**Short exercise:** Set down the lines from the one containing "What OpenSCAD source" to the one containing "seen from above.", both lines included, exactly as they stand and with no other lines.

[Part of a data file]
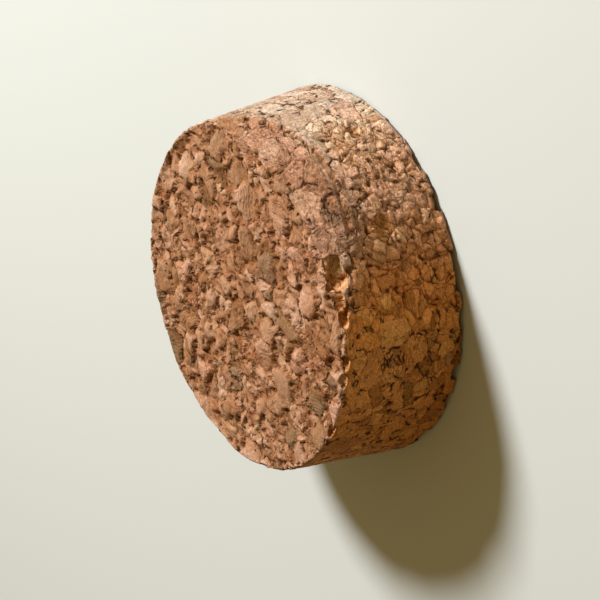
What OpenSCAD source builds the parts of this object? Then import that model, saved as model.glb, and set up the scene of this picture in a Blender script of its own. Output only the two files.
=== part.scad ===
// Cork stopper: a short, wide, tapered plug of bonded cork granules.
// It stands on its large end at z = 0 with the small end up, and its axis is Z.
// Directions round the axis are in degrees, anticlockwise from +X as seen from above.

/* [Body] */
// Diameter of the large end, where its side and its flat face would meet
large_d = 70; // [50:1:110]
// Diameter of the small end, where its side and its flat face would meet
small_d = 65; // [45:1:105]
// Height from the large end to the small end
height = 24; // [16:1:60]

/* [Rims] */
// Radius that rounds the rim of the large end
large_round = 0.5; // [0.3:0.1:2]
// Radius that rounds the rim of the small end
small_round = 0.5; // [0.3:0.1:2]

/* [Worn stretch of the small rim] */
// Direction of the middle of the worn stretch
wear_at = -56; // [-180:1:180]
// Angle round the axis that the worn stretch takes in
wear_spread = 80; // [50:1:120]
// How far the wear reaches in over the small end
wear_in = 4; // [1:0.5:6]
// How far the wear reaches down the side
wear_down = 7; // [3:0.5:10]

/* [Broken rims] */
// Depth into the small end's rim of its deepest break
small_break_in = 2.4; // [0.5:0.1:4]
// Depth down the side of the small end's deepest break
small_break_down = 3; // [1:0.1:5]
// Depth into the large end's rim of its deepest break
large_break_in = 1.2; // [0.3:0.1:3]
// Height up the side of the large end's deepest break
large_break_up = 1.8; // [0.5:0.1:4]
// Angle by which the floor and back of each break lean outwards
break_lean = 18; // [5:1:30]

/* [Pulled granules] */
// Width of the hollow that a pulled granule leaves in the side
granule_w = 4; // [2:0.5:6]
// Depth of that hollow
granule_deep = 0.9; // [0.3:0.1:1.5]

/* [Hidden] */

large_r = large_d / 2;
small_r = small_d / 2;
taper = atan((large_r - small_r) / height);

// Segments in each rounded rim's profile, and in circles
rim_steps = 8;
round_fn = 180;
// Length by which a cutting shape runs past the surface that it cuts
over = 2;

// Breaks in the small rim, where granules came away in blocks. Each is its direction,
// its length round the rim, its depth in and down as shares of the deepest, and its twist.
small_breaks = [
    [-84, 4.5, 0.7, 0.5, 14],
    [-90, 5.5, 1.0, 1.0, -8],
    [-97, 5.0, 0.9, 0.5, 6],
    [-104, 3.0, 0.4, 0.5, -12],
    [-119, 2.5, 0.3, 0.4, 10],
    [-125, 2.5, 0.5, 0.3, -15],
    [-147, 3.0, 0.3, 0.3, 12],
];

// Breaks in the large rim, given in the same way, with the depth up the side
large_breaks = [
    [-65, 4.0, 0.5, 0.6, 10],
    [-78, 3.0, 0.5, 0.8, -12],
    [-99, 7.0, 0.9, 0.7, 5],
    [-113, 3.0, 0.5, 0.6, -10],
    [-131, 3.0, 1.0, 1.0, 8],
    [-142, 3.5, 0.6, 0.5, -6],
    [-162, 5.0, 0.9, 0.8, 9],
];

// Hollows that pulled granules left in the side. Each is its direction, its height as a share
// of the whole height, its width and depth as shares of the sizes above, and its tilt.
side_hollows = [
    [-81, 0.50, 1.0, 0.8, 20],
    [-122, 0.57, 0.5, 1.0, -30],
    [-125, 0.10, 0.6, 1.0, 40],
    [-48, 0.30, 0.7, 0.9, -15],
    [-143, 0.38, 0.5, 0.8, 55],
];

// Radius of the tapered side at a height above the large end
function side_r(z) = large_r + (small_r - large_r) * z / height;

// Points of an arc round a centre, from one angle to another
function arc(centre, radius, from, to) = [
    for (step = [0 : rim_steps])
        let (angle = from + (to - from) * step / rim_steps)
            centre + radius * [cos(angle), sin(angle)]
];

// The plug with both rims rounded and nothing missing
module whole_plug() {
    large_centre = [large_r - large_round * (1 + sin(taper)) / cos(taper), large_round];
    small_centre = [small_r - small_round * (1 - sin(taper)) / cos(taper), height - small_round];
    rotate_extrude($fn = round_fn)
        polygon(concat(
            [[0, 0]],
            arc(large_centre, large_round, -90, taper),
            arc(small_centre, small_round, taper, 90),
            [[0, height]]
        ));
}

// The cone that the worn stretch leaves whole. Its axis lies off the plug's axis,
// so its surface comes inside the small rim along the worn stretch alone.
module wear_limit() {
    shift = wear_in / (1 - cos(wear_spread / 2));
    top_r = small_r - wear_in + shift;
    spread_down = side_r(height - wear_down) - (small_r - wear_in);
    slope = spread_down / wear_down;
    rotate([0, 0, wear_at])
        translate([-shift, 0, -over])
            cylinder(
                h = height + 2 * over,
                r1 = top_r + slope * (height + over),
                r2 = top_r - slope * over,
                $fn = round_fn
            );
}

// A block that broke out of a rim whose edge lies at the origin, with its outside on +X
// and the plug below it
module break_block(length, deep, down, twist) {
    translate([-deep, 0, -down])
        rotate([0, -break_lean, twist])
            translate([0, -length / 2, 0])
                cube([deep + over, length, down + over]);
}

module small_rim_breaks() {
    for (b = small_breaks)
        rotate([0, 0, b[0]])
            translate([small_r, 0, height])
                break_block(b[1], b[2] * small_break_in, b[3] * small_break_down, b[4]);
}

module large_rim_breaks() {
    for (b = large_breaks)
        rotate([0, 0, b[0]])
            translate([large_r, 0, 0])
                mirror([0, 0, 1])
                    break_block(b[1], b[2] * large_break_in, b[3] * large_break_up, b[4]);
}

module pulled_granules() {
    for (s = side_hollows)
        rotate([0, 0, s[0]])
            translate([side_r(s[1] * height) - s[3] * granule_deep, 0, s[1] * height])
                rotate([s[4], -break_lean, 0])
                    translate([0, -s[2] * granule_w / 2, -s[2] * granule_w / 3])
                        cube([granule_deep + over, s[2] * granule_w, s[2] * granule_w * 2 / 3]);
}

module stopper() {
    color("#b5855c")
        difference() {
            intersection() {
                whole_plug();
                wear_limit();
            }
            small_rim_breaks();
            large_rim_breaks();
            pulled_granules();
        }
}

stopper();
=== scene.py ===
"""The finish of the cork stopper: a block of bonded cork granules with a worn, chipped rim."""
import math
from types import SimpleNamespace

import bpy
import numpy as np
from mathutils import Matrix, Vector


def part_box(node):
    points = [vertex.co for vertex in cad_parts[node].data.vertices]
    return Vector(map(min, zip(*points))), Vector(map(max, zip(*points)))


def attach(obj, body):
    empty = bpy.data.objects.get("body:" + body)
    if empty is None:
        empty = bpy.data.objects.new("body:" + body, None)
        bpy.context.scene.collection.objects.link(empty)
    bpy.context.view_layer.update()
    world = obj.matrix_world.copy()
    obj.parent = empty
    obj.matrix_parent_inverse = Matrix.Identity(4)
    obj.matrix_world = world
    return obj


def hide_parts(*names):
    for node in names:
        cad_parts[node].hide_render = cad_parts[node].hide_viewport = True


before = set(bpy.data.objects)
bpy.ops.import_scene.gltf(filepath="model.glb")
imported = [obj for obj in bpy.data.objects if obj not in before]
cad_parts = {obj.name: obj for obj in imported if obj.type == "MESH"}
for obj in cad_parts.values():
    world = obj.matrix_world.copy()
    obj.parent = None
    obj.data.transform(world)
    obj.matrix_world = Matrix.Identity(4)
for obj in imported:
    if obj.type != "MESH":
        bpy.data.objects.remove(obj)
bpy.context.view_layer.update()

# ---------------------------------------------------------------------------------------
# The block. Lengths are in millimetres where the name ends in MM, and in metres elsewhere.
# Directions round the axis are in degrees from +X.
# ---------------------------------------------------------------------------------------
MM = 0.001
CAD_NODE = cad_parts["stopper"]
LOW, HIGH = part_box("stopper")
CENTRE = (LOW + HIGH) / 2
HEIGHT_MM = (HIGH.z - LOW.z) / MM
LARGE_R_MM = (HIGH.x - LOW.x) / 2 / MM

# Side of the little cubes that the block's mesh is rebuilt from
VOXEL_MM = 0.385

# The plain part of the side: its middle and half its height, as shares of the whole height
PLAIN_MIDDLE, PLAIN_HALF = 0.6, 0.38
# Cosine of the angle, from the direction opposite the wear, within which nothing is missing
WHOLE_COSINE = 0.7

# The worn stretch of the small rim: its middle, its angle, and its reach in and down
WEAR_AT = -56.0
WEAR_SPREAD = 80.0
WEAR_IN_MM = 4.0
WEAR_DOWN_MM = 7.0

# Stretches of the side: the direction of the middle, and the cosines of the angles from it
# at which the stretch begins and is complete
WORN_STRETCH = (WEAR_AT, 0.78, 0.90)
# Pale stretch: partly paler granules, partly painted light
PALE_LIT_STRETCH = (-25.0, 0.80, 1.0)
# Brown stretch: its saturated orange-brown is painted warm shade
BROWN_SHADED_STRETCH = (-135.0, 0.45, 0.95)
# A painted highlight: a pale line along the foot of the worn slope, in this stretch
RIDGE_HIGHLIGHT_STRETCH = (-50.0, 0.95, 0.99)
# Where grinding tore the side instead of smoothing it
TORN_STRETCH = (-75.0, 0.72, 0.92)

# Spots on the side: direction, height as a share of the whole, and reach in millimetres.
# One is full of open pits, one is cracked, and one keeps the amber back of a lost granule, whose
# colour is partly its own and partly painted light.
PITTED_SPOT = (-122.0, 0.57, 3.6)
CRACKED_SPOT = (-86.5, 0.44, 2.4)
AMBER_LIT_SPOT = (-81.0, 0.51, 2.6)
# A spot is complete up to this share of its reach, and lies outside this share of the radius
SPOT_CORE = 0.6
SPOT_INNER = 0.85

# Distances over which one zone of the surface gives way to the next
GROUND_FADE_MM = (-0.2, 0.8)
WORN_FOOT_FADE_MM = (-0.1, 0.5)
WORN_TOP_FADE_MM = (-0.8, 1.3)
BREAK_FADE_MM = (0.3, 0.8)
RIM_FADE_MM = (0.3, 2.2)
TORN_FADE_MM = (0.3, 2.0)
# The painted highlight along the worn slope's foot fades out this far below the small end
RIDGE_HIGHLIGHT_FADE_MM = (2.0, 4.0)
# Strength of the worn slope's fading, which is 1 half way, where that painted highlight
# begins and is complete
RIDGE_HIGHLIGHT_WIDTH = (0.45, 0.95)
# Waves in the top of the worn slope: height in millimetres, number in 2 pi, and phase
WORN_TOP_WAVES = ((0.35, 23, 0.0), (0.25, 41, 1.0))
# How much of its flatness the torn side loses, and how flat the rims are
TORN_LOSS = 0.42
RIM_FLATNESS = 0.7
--
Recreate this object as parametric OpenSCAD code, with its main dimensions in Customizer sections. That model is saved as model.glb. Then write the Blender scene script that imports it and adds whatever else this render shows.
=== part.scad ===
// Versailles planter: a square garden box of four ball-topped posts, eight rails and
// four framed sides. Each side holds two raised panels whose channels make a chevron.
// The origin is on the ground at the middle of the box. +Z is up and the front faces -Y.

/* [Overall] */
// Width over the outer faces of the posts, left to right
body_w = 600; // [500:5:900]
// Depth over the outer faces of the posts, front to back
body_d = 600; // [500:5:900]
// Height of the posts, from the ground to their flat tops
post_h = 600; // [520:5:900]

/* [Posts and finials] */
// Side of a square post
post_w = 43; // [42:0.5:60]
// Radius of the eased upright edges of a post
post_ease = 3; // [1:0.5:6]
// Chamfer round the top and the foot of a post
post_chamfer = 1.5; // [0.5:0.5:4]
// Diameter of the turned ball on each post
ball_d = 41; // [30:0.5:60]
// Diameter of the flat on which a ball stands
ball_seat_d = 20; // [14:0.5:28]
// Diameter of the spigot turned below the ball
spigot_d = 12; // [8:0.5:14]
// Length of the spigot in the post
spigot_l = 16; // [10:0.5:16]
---
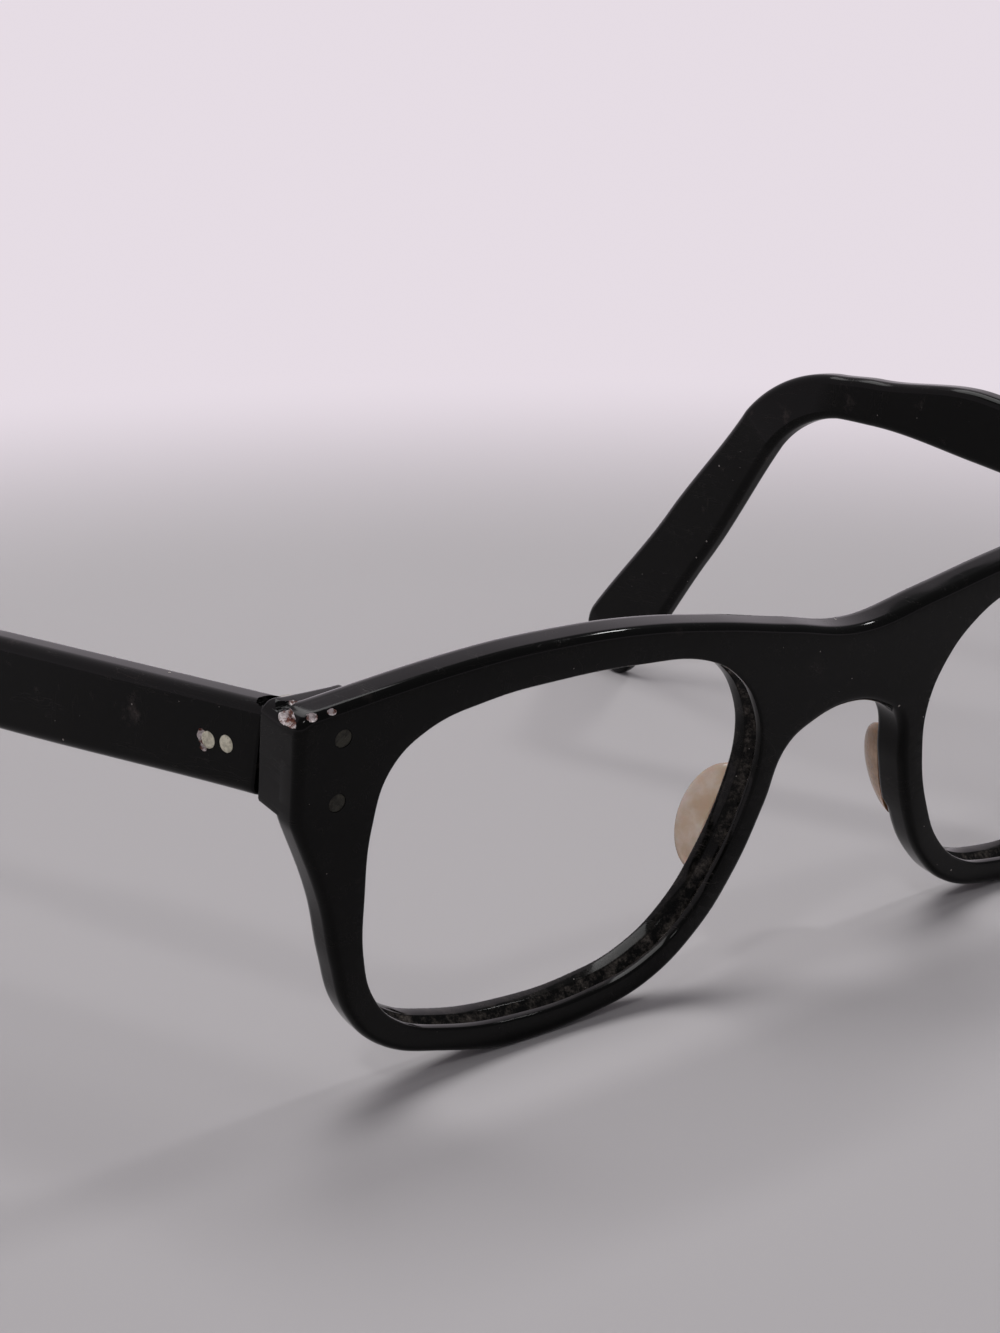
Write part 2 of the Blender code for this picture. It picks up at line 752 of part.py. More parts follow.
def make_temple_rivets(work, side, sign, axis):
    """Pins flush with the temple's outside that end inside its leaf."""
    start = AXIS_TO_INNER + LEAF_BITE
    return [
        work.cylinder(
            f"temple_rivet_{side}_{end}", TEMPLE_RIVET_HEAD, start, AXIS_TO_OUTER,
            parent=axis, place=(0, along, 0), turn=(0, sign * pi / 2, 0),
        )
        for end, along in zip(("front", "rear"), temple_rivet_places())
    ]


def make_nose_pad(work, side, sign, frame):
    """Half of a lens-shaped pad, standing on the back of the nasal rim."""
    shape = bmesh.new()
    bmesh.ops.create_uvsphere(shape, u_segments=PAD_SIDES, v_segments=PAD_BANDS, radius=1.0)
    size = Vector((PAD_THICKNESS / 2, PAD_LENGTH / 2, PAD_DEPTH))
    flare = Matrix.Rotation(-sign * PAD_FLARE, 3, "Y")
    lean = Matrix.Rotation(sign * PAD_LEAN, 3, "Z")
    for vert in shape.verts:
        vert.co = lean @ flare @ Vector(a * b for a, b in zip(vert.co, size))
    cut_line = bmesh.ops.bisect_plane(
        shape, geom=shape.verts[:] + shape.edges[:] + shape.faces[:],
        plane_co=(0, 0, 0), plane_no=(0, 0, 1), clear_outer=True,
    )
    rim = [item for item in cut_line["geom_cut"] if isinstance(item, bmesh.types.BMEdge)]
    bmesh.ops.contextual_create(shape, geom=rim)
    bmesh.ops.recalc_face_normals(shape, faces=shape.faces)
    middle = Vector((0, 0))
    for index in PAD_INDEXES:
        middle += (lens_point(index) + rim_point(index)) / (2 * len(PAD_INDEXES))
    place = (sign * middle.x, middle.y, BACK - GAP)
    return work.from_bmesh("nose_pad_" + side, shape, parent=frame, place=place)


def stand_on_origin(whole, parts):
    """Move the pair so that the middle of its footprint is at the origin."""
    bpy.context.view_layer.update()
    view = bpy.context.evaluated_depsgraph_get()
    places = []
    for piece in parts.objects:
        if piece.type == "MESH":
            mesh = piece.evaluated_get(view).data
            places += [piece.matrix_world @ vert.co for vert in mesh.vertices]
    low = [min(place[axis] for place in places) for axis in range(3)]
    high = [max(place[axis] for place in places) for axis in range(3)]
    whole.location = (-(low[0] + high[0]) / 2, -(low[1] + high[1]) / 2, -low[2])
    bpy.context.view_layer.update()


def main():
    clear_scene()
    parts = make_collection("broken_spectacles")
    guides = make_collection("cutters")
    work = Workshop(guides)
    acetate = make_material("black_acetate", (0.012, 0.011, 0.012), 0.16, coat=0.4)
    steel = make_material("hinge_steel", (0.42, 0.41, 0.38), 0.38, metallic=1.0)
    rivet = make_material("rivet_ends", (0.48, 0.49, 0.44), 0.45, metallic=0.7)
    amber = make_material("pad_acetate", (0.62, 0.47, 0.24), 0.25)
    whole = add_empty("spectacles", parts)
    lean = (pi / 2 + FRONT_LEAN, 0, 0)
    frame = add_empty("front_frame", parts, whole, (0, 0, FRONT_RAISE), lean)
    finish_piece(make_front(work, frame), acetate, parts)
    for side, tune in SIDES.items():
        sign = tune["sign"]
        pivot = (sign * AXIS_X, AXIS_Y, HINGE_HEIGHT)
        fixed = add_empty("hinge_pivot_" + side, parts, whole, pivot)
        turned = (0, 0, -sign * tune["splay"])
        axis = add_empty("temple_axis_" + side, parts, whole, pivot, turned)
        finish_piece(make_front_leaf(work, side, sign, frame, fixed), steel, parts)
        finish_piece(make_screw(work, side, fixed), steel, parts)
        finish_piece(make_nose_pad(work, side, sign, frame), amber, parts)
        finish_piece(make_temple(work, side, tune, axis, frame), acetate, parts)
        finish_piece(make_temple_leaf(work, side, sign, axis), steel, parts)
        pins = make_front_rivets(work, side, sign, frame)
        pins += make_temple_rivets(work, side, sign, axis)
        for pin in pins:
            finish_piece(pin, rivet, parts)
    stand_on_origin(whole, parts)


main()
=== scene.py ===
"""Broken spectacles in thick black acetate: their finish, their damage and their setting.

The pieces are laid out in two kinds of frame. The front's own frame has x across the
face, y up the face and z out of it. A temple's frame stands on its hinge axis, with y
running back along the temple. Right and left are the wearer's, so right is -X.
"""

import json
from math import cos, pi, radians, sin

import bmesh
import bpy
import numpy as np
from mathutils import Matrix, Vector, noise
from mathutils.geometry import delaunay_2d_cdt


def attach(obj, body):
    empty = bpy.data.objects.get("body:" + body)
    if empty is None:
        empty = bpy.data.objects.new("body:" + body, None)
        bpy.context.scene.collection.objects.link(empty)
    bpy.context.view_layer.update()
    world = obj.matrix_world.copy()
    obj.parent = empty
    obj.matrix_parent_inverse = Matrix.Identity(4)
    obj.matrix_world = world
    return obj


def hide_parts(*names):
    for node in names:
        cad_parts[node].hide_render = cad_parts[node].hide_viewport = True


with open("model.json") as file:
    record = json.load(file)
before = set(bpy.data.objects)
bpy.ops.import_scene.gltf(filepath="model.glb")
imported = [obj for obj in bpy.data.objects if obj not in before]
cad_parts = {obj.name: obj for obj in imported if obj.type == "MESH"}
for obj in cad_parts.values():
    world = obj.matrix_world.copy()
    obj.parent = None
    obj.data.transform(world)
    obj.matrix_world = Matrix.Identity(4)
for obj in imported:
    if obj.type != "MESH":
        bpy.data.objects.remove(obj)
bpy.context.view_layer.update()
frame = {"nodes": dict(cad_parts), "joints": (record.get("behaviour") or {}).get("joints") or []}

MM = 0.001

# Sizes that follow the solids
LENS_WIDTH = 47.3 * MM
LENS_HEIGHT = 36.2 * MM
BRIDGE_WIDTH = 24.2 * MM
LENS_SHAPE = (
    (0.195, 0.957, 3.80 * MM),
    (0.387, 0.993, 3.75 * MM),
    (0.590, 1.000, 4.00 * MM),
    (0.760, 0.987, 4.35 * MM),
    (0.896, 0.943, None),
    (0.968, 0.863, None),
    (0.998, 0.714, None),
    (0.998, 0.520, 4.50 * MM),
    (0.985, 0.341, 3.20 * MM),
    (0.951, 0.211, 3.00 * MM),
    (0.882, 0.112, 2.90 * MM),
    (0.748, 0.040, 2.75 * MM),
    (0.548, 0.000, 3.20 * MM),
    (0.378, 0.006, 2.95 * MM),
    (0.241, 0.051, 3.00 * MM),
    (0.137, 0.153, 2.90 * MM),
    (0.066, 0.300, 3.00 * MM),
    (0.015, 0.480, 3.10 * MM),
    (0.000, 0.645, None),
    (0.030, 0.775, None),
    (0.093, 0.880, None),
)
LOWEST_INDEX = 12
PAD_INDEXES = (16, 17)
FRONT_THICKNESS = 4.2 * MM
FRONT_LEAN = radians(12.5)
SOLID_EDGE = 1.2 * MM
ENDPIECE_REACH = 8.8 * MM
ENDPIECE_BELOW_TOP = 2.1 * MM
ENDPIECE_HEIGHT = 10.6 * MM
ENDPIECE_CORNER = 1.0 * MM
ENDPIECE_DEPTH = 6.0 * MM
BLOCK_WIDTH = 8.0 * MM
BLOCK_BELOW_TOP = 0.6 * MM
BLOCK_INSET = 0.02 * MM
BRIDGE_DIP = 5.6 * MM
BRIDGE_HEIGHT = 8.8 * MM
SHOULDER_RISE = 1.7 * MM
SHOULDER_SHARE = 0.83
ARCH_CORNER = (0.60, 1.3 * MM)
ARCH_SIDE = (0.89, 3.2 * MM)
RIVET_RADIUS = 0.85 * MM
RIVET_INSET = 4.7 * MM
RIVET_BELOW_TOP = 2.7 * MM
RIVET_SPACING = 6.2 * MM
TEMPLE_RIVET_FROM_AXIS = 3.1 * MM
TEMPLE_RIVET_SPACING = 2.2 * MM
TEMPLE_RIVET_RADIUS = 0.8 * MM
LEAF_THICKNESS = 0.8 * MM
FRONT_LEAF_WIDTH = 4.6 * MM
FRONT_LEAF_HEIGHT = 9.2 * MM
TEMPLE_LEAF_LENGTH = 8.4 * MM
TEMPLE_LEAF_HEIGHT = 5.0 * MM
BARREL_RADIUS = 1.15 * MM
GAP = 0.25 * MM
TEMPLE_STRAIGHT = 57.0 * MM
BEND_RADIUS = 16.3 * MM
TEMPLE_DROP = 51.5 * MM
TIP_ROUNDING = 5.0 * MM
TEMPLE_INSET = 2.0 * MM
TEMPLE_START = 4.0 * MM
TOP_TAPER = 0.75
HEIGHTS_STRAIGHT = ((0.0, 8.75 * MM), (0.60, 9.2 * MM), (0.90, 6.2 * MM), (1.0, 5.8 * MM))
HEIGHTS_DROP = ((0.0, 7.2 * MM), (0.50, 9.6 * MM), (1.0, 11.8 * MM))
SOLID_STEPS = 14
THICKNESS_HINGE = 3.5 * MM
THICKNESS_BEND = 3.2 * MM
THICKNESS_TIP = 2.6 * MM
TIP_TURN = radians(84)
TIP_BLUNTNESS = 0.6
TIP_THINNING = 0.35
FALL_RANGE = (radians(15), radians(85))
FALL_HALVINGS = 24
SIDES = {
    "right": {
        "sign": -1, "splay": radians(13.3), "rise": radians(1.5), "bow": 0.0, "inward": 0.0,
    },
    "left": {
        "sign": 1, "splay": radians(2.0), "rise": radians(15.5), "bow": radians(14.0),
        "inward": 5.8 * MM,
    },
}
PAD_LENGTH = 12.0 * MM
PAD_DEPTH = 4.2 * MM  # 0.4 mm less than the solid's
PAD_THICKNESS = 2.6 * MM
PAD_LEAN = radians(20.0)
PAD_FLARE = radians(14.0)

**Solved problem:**
What OpenSCAD source builds the parts of this object? Then import that model, saved as model.glb, and set up the scene of this picture in a Blender script of its own. Output only the two files.
=== part.scad ===
// Cork stopper: a short, wide, tapered plug of bonded cork granules.
// It stands on its large end at z = 0 with the small end up, and its axis is Z.
// Directions round the axis are in degrees, anticlockwise from +X as seen from above.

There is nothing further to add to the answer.